『トゥルルル……』今日も霊安室の電話が鳴る。
「はい、霊安室です。ああ、どうもお疲れ様です。はい、はい、わかりました。
それでは早速伺います」
「出ました。412号室、加藤様だそうです」
舟木が書き留めたメモを見ながら木野に言う。
「よし、兼子、頼むぞ」
「はい」
事務所には木野と舟木、それに兼子哲夫(31歳)が待機していた。
白衣を着た兼子は舟木を従えて、
担架を乗せたストレッチャーを押し、病室へ向かった。
今回の亡くなった患者は高齢の女性で、
病室に寄り添っていた家族たちも覚悟ができていたらしく、落ち着いていた。
兼子と舟木はいつもどおり、遺体を丁重にストレッチャーに乗せ、
遺族とともに霊安室へと戻ってきた。
舟木はすぐに焼香の準備を整え、遺族たちに焼香を促した。
全員が焼香を終えると、これもいつもどおり、
兼子がそっと近付いて、遺族に声を掛けた。
「この後、どうされますか?故人様をご自宅に連れて帰られますか?」
「はい、そうします」遺族の一人が兼子の方を向いて返事をした。
「そうですか。
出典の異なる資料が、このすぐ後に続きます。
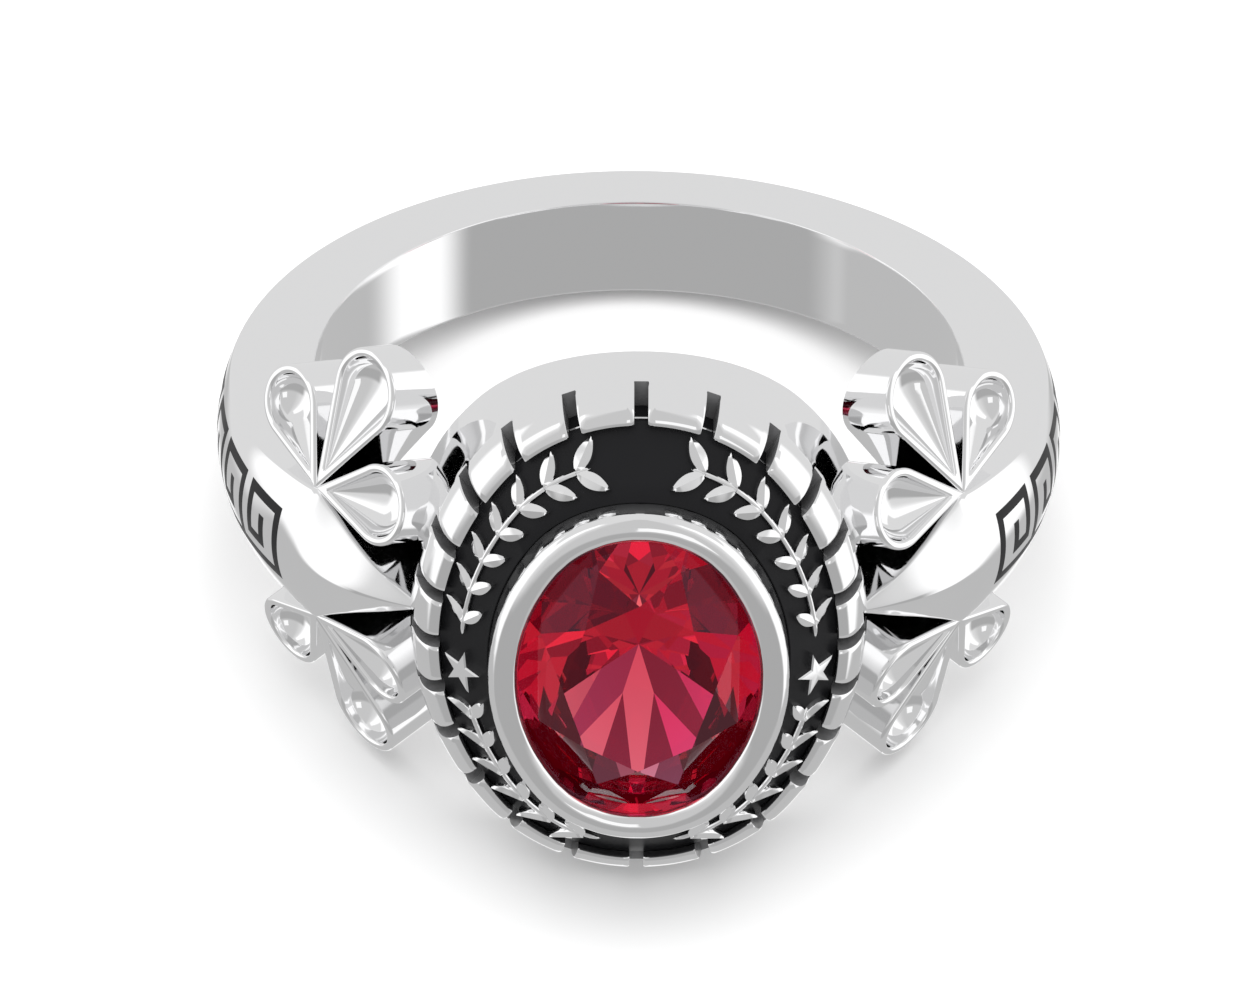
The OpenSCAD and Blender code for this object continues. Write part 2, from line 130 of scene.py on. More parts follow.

それで葬儀社はもうお決まりですか?
まだでしたら、私どもでご搬送からご葬儀までお手伝いをさせていただきますが」
「いえ、もう頼むところは決まってまして、もうすぐここに来ることになっています」
「ああ、そうなんですか……わかりました。じゃあ、ここで待っててください」
兼子は急に冷めた態度になり、とっとと事務所に引っ込んでしまった。
「どうだった?」事務所に入ってきた兼子に木野が聞く。
「だめっすねえ」兼子は椅子にドカッと座り、答えた。
「まったく、最近の遺族は準備がいいってゆうか
……事前に葬儀社を決めちゃってることが多いですよねえ。
まだ本人が生きているうちに。本当、罰当たりな」
しかし、それは葬儀社の言い分で、いざというときのために備えは必要であろう。
それが葬儀社の言いなりにならないための最善策のひとつでもある。
「まあしょうがない、兼子、小遣いくらい頂いておけよ」
「そうですね」
心付けのことである。病院に迎えに来た葬儀社が、
霊安室を任されている葬儀社に手間賃として心づけを渡すことがよくある。
無論、その分は後で遺族へ請求する。
本来、遺族の意思であるべき心付けが、
勝手にやり取りされたり金額が決められていたりするのである。